Amados, no somos invulnerables. No estamos llamados a sostener una imagen. Estamos llamados a ser vaso de barro con gloria adentro. El mismo Dios que te llamó a predicar, te llama también a llorar cuando la carga te aplasta. A reconocer que no tienes todas las respuestas. A permitirte aprender, aun cuando pensabas que ya sabías. Porque si predicas la cruz, debes vivir como quien se desnuda en ella: vulnerable, expuesto, pero redimido.

Los errores no son enemigos del Reino. Son los escenarios donde la gracia se manifiesta con más poder. Pedro negó a Cristo, y en esa negación encontró la ternura del Maestro que lo restauró con una pregunta sencilla: ¿me amas? Esa pregunta no vino con reproche, vino con asignación. Porque Dios no toma lista de errores para calificar tu llamado. Él toma tus errores para profundizar tu dependencia.

El problema no es equivocarse. El problema es dejar que el temor nos haga esconder los errores en el cajón de la culpa, o peor aún, hacer la vista gorda sobre cosas que sabemos no están claras. Y mientras más escondemos, más nos asfixiamos.

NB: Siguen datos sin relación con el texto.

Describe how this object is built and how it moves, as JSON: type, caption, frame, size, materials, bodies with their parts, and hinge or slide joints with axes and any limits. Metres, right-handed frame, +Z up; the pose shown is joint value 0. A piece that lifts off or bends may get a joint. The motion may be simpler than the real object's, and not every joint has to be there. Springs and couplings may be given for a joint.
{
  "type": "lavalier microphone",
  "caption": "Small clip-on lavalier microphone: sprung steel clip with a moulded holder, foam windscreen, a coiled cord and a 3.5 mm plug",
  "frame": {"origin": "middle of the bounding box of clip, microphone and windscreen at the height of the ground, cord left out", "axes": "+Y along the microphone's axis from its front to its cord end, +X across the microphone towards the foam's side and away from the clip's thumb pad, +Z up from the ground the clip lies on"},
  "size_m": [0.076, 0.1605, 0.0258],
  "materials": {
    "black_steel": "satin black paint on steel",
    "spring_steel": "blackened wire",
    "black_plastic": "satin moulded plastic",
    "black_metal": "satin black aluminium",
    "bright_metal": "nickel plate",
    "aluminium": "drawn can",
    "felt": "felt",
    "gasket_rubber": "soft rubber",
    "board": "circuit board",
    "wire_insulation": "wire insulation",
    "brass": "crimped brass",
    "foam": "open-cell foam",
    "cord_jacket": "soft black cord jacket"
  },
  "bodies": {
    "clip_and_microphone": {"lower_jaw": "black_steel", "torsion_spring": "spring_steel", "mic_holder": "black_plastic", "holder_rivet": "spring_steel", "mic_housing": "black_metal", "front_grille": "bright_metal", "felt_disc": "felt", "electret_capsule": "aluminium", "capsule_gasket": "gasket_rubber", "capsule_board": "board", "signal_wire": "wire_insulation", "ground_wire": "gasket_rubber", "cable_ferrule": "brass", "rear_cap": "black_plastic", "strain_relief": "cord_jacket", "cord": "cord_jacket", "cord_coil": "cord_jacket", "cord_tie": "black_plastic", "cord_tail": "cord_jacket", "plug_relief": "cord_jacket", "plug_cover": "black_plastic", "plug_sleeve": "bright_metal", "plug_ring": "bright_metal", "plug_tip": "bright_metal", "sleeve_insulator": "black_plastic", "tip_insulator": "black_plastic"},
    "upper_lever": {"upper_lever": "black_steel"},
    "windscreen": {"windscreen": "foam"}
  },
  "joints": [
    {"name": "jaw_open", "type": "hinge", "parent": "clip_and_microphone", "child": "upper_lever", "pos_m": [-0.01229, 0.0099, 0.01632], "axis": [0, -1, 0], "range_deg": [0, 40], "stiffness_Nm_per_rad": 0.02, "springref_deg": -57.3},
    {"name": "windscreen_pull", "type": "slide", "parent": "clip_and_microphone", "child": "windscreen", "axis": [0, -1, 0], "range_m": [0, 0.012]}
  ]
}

Más le decimos a la congregación que aquí todo está bien, cuando por dentro estamos gritando que necesitamos aire. Ese aire es la gracia, y esa gracia está en la revelación de que Dios trabaja mejor con los quebrantados que con los que aparentan estar enteros y sin aparentes equivocaciones.

La Escritura no fue escrita por héroes invulnerables. Fue escrita por hombres que mintieron, se desesperaron, se enojaron con Dios, y aun así, fueron usados. No porque fueran perfectos, sino porque fueron moldeables. ¿Qué hubiese sido de David si al equivocarse se hubiera encerrado en la culpa sin cantar salmos de arrepentimiento? ¿Qué hubiese sido de Moisés si su asesinato lo hubiese condenado al silencio sin permitirle encontrarse con la zarza ardiente? ¿Qué hubiese sido de Pablo si se hubiera dejado definir por su pasado de persecución y no por su encuentro con la luz?

Hay errores que se convierten en púlpitos. Errores que nos enseñan más que cualquier seminario. Cuando los reconocemos, cuando los presentamos al Señor, cuando los usamos como leña para el fuego del altar, entonces dejan de ser anclas y se convierten en remos. Remos que nos impulsan a llevar el mensaje con más compasión, con más entendimiento, con más contexto, con menos juicio, con más autenticidad.

Pero para eso hay que matar el ídolo. El ídolo de la falsa perfección. Ese ídolo que nos susurra que no podemos fallar porque todos nos están mirando. Y sí, nos miran. Pero lo que más necesitan ver no es nuestro acierto, sino nuestra redención. Un pueblo que ve a su ministro caminar con libertad, incluso después de tropezar, encuentra esperanza. Porque si el que enseña puede ser restaurado, entonces ellos también.

Jesús no usó a los sabios en su sistema para edificar su Reino. Usó a los disponibles. Y la disponibilidad verdadera se prueba en el momento del error. ¿Serás lo suficientemente libre para confesar que puedes estar equivocado? ¿Serás lo suficientemente maduro para pedir perdón, para corregir, para volver a las Escrituras como un niño sediento por la palabra revelada? ¿Serás lo suficientemente cristiano para dejar de lado la apariencia perfecta, y abrazar la verdad aunque duela?

Porque cuando el error ya no nos define, y cuando la gracia se convierte en el lenguaje más usado, entonces el Reino avanza. El barco deja de estar quieto. Las velas se llenan de viento. El mar responde. Los corazones se abren. Y el temor huye. Porque el temor no puede permanecer donde el amor se perfecciona. Y el amor perfecto no exige hombres que no se equivocan, requiere sinceridad.

Así que si te has equivocado, no es tiempo de esconderlo. Es tiempo de rendirlo. De ponerlo en el altar. De permitir que Dios lo use para sanar a otros. Porque la gloria no está en no fallar. La gloria está en ser transformado. Y cuando eso ocurre, ya no predicamos desde la altura de la perfección, sino desde la profundidad del quebranto. Y desde ahí, se libera a otros para que también se levanten.

Amados hermanos, caminantes del Reino: el error no es enemigo. El temor sí. Rompe el ancla. Permite que el barco avance. Porque más allá del miedo está el llamado. Y más allá del error, está la gracia que nunca falla.